* Start Given information *

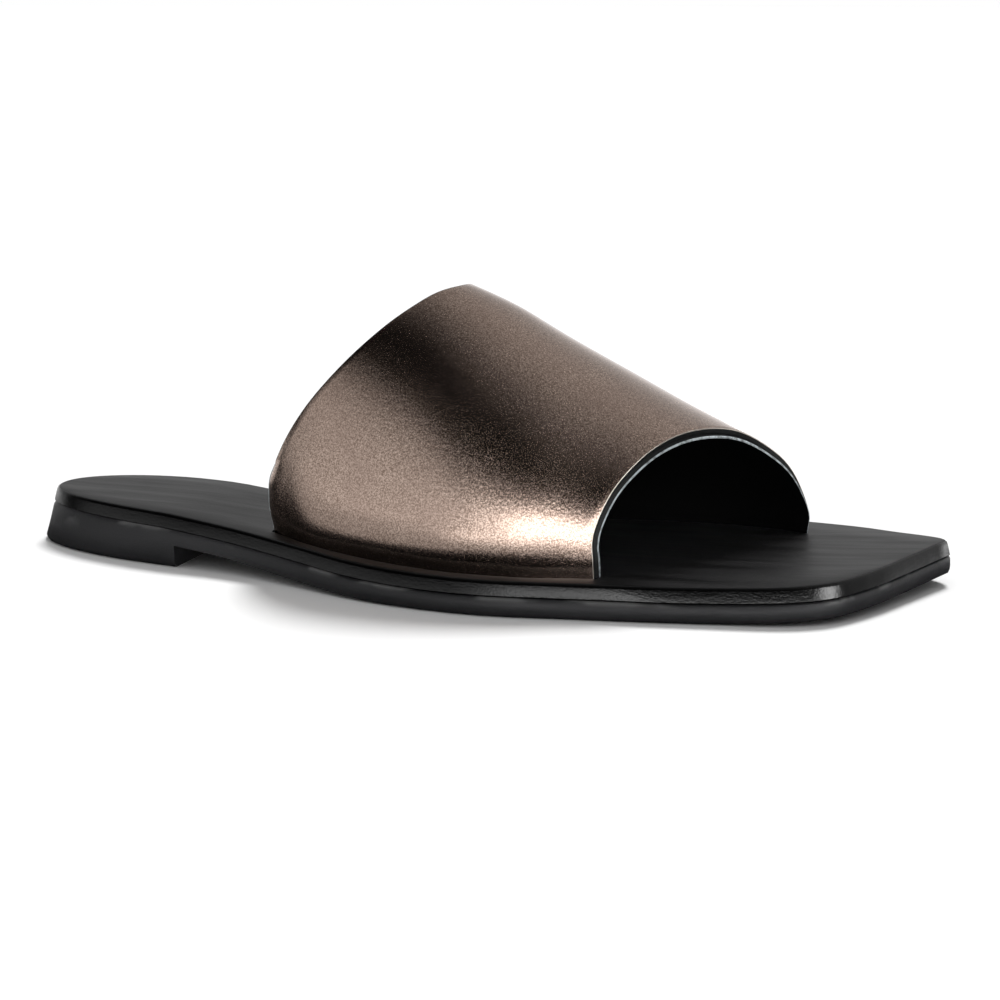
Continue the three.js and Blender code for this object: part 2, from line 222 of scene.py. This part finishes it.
def width_at(piece, x):
    """The lowest height and both sides of a piece's underside near a place along it."""
    near = [
        v.co for v in piece.data.vertices
        if abs(v.co.x - x) < GROOVE_PITCH and v.co.z < TREAD_REACH
    ]
    return min(v.z for v in near), min(v.y for v in near), max(v.y for v in near)


outsole = copy_of("outsole", "outsole_moulded")
treads = []
for start, count in (HEEL_GROOVES, BALL_GROOVES):
    for step in range(count):
        x = start + step * GROOVE_PITCH
        base, lateral, medial = width_at(outsole, x)
        across = medial - lateral - 2 * GROOVE_BORDER
        bpy.ops.mesh.primitive_cube_add(size=1, location=(x, (medial + lateral) / 2, base))
        bpy.context.object.scale = (GROOVE_WIDTH, across, 2 * GROOVE_DEPTH)
        treads.append(bpy.context.object)
for tread in treads:
    tread.select_set(True)
bpy.ops.object.join()
grooves = bpy.context.object
bpy.ops.object.transform_apply(location=True, rotation=True, scale=True)
modify(outsole, "BOOLEAN", object=grooves, operation="DIFFERENCE", solver="EXACT")
bpy.data.objects.remove(grooves)

rubber = Surface("black_rubber")
streaks = rubber.noise(6 * MM, detail=6, stretch=(0.12, 1, 1), roughness=0.6)
pores = rubber.noise(0.5 * MM, detail=2)
shoulder = rubber.rise(rubber.facing_up(), 0.2, 0.5)
# Lighter grey on the upward-facing shoulder: partly dust, partly a painted highlight where the
# shoulder catches the light.
dust_and_sheen = shoulder * rubber.rise(rubber.noise(9 * MM, stretch=(0.3, 1, 1)), 0.5, 0.6)
rubber_colour = rubber.blend(streaks, (0.015, 0.015, 0.0165), (0.031, 0.031, 0.0335))
rubber.paint(
    Base_Color=rubber.blend(dust_and_sheen, rubber_colour, (0.12, 0.12, 0.12)),
    Roughness=rubber.rise(streaks, 0.3, 0.7, 0.4, 0.56),
    Normal=rubber.bump(pores + streaks * 0.8, 0.08 * MM, 0.8),
    Specular_IOR_Level=0.36,
)
finish_piece(outsole, "outsole_rubber", rubber, smooth=SOLE_SMOOTH)
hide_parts("outsole")

# The footbed: insole board wrapped in smooth black leather, its top satin and its
# edge polished. The strap's feet go down through a slit along each side.
FOOTBED_DROP = 0.24 * MM
FACING_DOWN = -0.5

footbed = copy_of("footbed", "footbed_leather")
underside = [face for face in footbed.data.polygons if face.normal.z < FACING_DOWN]
lowered = {i for face in underside for i in face.vertices}
for i in lowered:
    footbed.data.vertices[i].co.z -= FOOTBED_DROP
black_leather = Surface("black_leather")
top = black_leather.rise(black_leather.facing_up(), 0.75, 0.97)
brushed = black_leather.noise(5 * MM, detail=7, stretch=(0.09, 1, 1), roughness=0.62)
hair = black_leather.noise(0.55 * MM, detail=3)
clouds = black_leather.noise(32 * MM, detail=3)
tone = black_leather.rise(brushed * 0.65 + clouds * 0.35, 0.32, 0.68)
top_colour = black_leather.blend(tone, (0.001, 0.001, 0.0011), (0.016, 0.0158, 0.0162))
black_leather.paint(
    Base_Color=black_leather.blend(top, (0.0006, 0.0006, 0.0007), top_colour),
    Roughness=black_leather.rise(top, 0, 1, 0.15, 0.5) + (brushed - 0.5) * 0.4,
    Normal=black_leather.bump(hair + brushed * 1.4, 0.06 * MM),
    Specular_IOR_Level=0.35,
)
finish_piece(footbed, "footbed_leather", black_leather, smooth=SOLE_SMOOTH)
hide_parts("footbed")

# The strap: one wide band of bronze metallic leather, about 1.5 mm thick, cut and
# blacked along its edges, and bent over the foot from slit to slit.
STRAP_LEATHER = 1.5 * MM
LEATHER_CORNER = 0.22 * MM
CUT_ANGLE = 50

halves = copy_of("strap", "strap")
bpy.ops.object.mode_set(mode="EDIT")
bpy.ops.mesh.select_mode(type="EDGE")
bpy.ops.mesh.select_all(action="DESELECT")
bpy.ops.mesh.edges_select_sharp(sharpness=math.radians(CUT_ANGLE))
bpy.ops.mesh.edge_split(type="EDGE")
bpy.ops.mesh.select_all(action="SELECT")
bpy.ops.mesh.separate(type="LOOSE")
bpy.ops.object.mode_set(mode="OBJECT")


def skin_area(piece):
    """The area of one loose part of the strap's solid."""
    return sum(face.area for face in piece.data.polygons)


sheets = sorted(bpy.context.selected_objects, key=skin_area, reverse=True)
strap_leather, strap_lining = sheets[:2]
for trimming in sheets[2:]:
    bpy.data.objects.remove(trimming)
strap_leather.name = "strap_leather"
strap_lining.name = "strap_lining"


SKIN, BACK, CUT, CORNER = range(4)
FACE_NUMBERS = 4


def thicken(sheet, thickness, corner, trimmed):
    """A skin of the strap becomes a smooth layer. Its faces are numbered: 0 for the skin, 1 for
    its back, 2 for the cut edge, and 3 for the rounded corner beside the trimmed face."""
    bpy.ops.object.select_all(action="DESELECT")
    sheet.select_set(True)
    bpy.context.view_layer.objects.active = sheet
    bpy.ops.object.mode_set(mode="EDIT")
    bpy.ops.mesh.select_all(action="SELECT")
    bpy.ops.mesh.tris_convert_to_quads(face_threshold=math.pi, shape_threshold=math.pi)
    bpy.ops.object.mode_set(mode="OBJECT")
    modify(sheet, "SUBSURF", levels=1, render_levels=1)
    sheet.data.materials.clear()
    for _ in range(FACE_NUMBERS):
        sheet.data.materials.append(None)
    modify(sheet, "SOLIDIFY", thickness=thickness, offset=-1, use_even_offset=True,
           material_offset=BACK, material_offset_rim=CUT)
    for face in sheet.data.polygons:
        face.select = face.material_index == trimmed
    bpy.ops.object.mode_set(mode="EDIT")
    bpy.ops.mesh.select_mode(type="FACE")
    bpy.ops.mesh.region_to_loop()
    bpy.ops.mesh.bevel(offset=corner, segments=2, material=CORNER)
    bpy.ops.object.mode_set(mode="OBJECT")


bronze = Surface("bronze_leather")
pebble = bronze.cells(0.9 * MM)
crinkle = bronze.noise(0.75 * MM, detail=2, roughness=0.5)
grit = bronze.noise(0.4 * MM, detail=3, roughness=0.6)
mottle = bronze.noise(14 * MM, detail=3)
flake = bronze.rise(grit, 0.35, 0.66)
foil = bronze.blend(flake, (0.21, 0.147, 0.115), (0.57, 0.44, 0.37))
bronze.paint(
    Base_Color=bronze.blend(bronze.rise(mottle, 0.3, 0.7, 0.0, 0.35), foil, (0.33, 0.238, 0.2)),
    Metallic=1.0,
    Roughness=bronze.rise(grit, 0.3, 0.7, 0.17, 0.24),
    Normal=bronze.bump(pebble * 0.4 + crinkle, 0.028 * MM),
)
cut_edge = Surface("blacked_cut_edge")
fibre = cut_edge.noise(0.5 * MM, detail=3)
cut_edge.paint(
    Base_Color=cut_edge.blend(fibre, (0.001, 0.001, 0.001), (0.007, 0.008, 0.008)),
    Roughness=0.55,
    Normal=cut_edge.bump(fibre, 0.1 * MM, 0.5),
    Specular_IOR_Level=0.25,
)
# The rounded outer corner of the bronze gets a lighter bronze: a painted highlight that stands
# in for the glint along the cut edge.
painted_glint_corner = Surface("painted_glint_bronze_corner")
painted_glint_corner.paint(Base_Color=(0.62, 0.56, 0.5, 1), Metallic=1.0, Roughness=0.42)
REAR_OF_STRAP = 20 * MM

thicken(strap_leather, STRAP_LEATHER, LEATHER_CORNER, trimmed=SKIN)
# Toward the rear the painted highlight is left off, and the corner is blacked like the cut
# edge.
for face in strap_leather.data.polygons:
    if face.material_index == CORNER and face.center.x < REAR_OF_STRAP:
        face.material_index = CUT
finish_piece(strap_leather, "strap_leather", bronze, cut_edge, cut_edge, painted_glint_corner)
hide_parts("strap")

# The lining: thin black leather glued inside the strap. It reaches a little beyond the
# bronze leather, and its edge is painted pale as a fine line round each opening: partly
# its lighter raw core, partly a painted highlight along the rounded edge.
STRAP_LINING = 0.55 * MM
LINING_CORNER = 0.36 * MM

thicken(strap_lining, STRAP_LINING, LINING_CORNER, trimmed=BACK)
lining = Surface("black_lining")
nap = lining.noise(0.6 * MM, detail=3)
lining.paint(
    Base_Color=lining.blend(nap, (0.0006, 0.0006, 0.0007), (0.002, 0.002, 0.0022)),
    Roughness=0.75,
    Normal=lining.bump(nap, 0.06 * MM, 0.4),
    Specular_IOR_Level=0.06,
)
# The pale edge colour is partly the lining's own lighter core and partly a painted highlight.
raw_edge_and_glint = Surface("raw_lining_edge_and_glint")
thread = raw_edge_and_glint.noise(1.5 * MM, detail=4)
raw_edge_and_glint.paint(
    Base_Color=raw_edge_and_glint.blend(
        raw_edge_and_glint.rise(thread, 0.3, 0.6), (0.16, 0.178, 0.184), (0.66, 0.73, 0.76)
    ),
    Roughness=0.5,
)
finish_piece(strap_lining, "footbed_leather", lining, cut_edge, raw_edge_and_glint, raw_edge_and_glint)

# The studio: a white floor, a soft sun from above and slightly behind for the short
# shadow, and surroundings that are bright low in front, above and behind, and dark
# between. The camera sees plain white, and only gloss sees the brighter and darker parts.
FLOOR_SIZE = 60
WHITE = (1, 1, 1, 1)

bpy.ops.mesh.primitive_plane_add(size=FLOOR_SIZE, location=(0, 0, 0))
floor = bpy.context.object
floor.name = "floor"
paper = Surface("white_floor")
paper.owner.cycles.emission_sampling = "NONE"
paper.paint(Base_Color=(0.9, 0.9, 0.9, 1), Roughness=0.9, Specular_IOR_Level=0.1)

# In gloss the floor glows instead of reflecting: a painted shadow keeps it dark close to
# the sole, it brightens away from it, and a painted pool of light lies to each side of the
# strap. Each row is from, to and the two values there, in metres.
DARK_HALF_WIDTH = (-0.09, 0.05, 0.046, 0.088)
DARK_BORDER = (-0.002, 0.003)
DARK_GLOW = 0.002
POOL_FROM_REAR = (-0.1, -0.015)
POOL_TO_FRONT = (0.04, 0.13, 1.0, 0.45)
POOL_OUTWARDS = (0.09, 0.26, 0.0, 2.3)
FAR_FLOOR = (0, 0.25, 0.6, 1.15)

spread = paper.node("ShaderNodeTexCoord", output="Object")
ahead = paper.node("ShaderNodeSeparateXYZ", output="X", Vector=spread)
aside = paper.node("ShaderNodeSeparateXYZ", output="Y", Vector=spread).math("ABSOLUTE")
beyond = aside - paper.rise(ahead, *DARK_HALF_WIDTH)
pool = paper.rise(ahead, *POOL_FROM_REAR) * paper.rise(ahead, *POOL_TO_FRONT)
pool = pool * paper.rise(aside, *POOL_OUTWARDS)
open_floor = (pool + paper.rise(beyond, *FAR_FLOOR)) * paper.rise(beyond, *DARK_BORDER)
glow_of_floor = paper.node(
    "ShaderNodeEmission", Color=WHITE, Strength=open_floor + DARK_GLOW
)
either = paper.tree.nodes.new("ShaderNodeMixShader")
connect(paper.tree, either.inputs[0], paper.node("ShaderNodeLightPath", output="Is Glossy Ray"))
paper.tree.links.new(paper.tree.nodes["Principled BSDF"].outputs[0], either.inputs[1])
connect(paper.tree, either.inputs[2], glow_of_floor)
paper.tree.links.new(either.outputs[0], paper.tree.nodes["Material Output"].inputs["Surface"])
floor.data.materials.append(paper.owner)

SUN_POWER = 2.9
SUN_WIDTH = 18
SUN_FROM = Vector((0.05, 0.6, 1))

sun = bpy.data.objects.new("overhead", bpy.data.lights.new("overhead", "SUN"))
bpy.context.scene.collection.objects.link(sun)
sun.data.energy = SUN_POWER
sun.data.angle = math.radians(SUN_WIDTH)
sun.rotation_euler = SUN_FROM.to_track_quat("Z", "Y").to_euler()
sun.visible_glossy = False

studio = bpy.context.scene.world or bpy.data.worlds.new("studio")
bpy.context.scene.world = studio
studio.cycles.sampling_method = "NONE"
around = Surface("studio", studio)
around.tree.nodes.clear()
direction = around.node("ShaderNodeTexCoord", output="Generated")


def towards(*axis):
    """How far the direction that is looked in lies along an axis, from -1 to 1."""
    made = around.tree.nodes.new("ShaderNodeVectorMath")
    made.operation = "DOT_PRODUCT"
    connect(around.tree, made.inputs[0], direction)
    made.inputs[1].default_value = Vector(axis).normalized()
    return Value(around.tree, made.outputs["Value"])


# The softbox above and behind fades evenly all round. The backdrop is brightest low down.
SOFTBOX_FADE = 1.5
SOFTBOX_LIGHT = 0.44
DARKEST = 0.006

height = towards(0, 0, 1)
softbox = (towards(0.45, 0.70, 0.55) + 0.2).math("MAXIMUM", 0) ** SOFTBOX_FADE * SOFTBOX_LIGHT
backdrop = around.rise(towards(0, 1, 0), 0.09, 0.32)
backdrop = backdrop * around.rise(height, 0.0, 0.38, 1.15, 0.56)
backdrop = backdrop * around.rise(towards(-0.3, 1, 0), 0.3, 0.9, 0.4, 1.0)

# The low white card in front is a little dimmer towards the heel. A strip light over it
# makes the highlight at the foot of the strap, and a small window the spot on the toe.
low_card = around.rise(towards(-1, -0.25, 0), 0.55, 0.95, 1.05, 0.62)
low_card = low_card + around.rise(towards(-0.66, -0.75, 0), 0.8, 1.0, 0.0, 0.3)
low_card = low_card * around.rise(height, 0.09, 0.46, 1, 0)
low_card = low_card * around.rise(towards(0.05, -1, 0), -0.1, 0.3)
strip_light = around.rise(towards(0.42, -0.91, 0), 0.76, 0.97, 0.0, 4.7)
strip_light = strip_light * around.rise(height, 0.14, 0.3, 1, 0)
window = around.rise(towards(0.905, -0.295, 0.31), 0.965, 0.995, 0.0, 12.5)
in_front = low_card + strip_light + window
in_gloss = in_front.math("MAXIMUM", softbox.math("MAXIMUM", backdrop)) + DARKEST

# All other light comes from a dome that is brightest above and a little in front.
dome = around.rise(towards(0, -0.45, 0.9), -0.1, 1.0, 0.08, 0.6)
seen = around.node("ShaderNodeLightPath", output="Is Camera Ray")
mirrored = around.node("ShaderNodeLightPath", output="Is Glossy Ray")
light = seen + in_gloss * mirrored + dome * (1 - seen - mirrored)
lit = around.node("ShaderNodeBackground", Color=WHITE, Strength=light)
connect(around.tree, around.tree.nodes.new("ShaderNodeOutputWorld").inputs["Surface"], lit)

* End Given information *

Task description: Everything from the first line through the line containing "bpy.data.objects.remove(grooves)" should be quoted exactly, and nothing beyond it.

The answer:
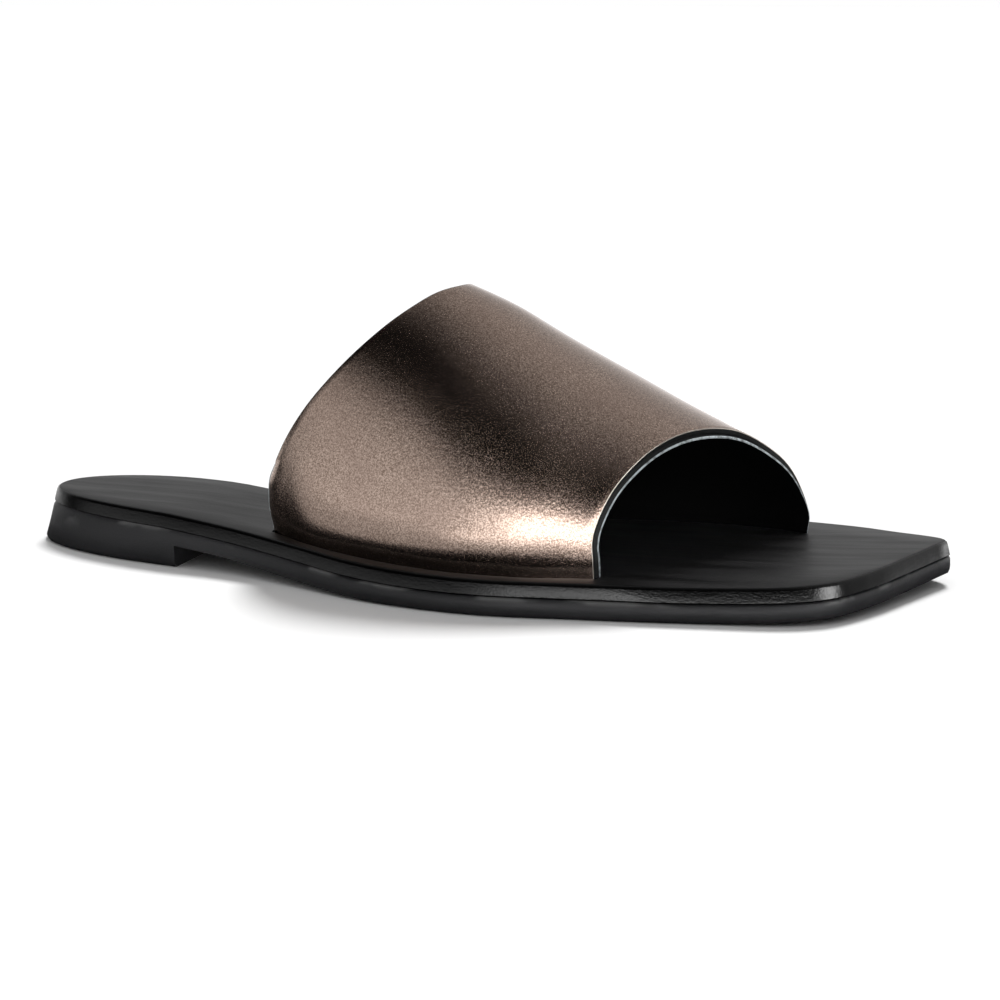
Continue the three.js and Blender code for this object: part 2, from line 222 of scene.py. This part finishes it.
def width_at(piece, x):
    """The lowest height and both sides of a piece's underside near a place along it."""
    near = [
        v.co for v in piece.data.vertices
        if abs(v.co.x - x) < GROOVE_PITCH and v.co.z < TREAD_REACH
    ]
    return min(v.z for v in near), min(v.y for v in near), max(v.y for v in near)


outsole = copy_of("outsole", "outsole_moulded")
treads = []
for start, count in (HEEL_GROOVES, BALL_GROOVES):
    for step in range(count):
        x = start + step * GROOVE_PITCH
        base, lateral, medial = width_at(outsole, x)
        across = medial - lateral - 2 * GROOVE_BORDER
        bpy.ops.mesh.primitive_cube_add(size=1, location=(x, (medial + lateral) / 2, base))
        bpy.context.object.scale = (GROOVE_WIDTH, across, 2 * GROOVE_DEPTH)
        treads.append(bpy.context.object)
for tread in treads:
    tread.select_set(True)
bpy.ops.object.join()
grooves = bpy.context.object
bpy.ops.object.transform_apply(location=True, rotation=True, scale=True)
modify(outsole, "BOOLEAN", object=grooves, operation="DIFFERENCE", solver="EXACT")
bpy.data.objects.remove(grooves)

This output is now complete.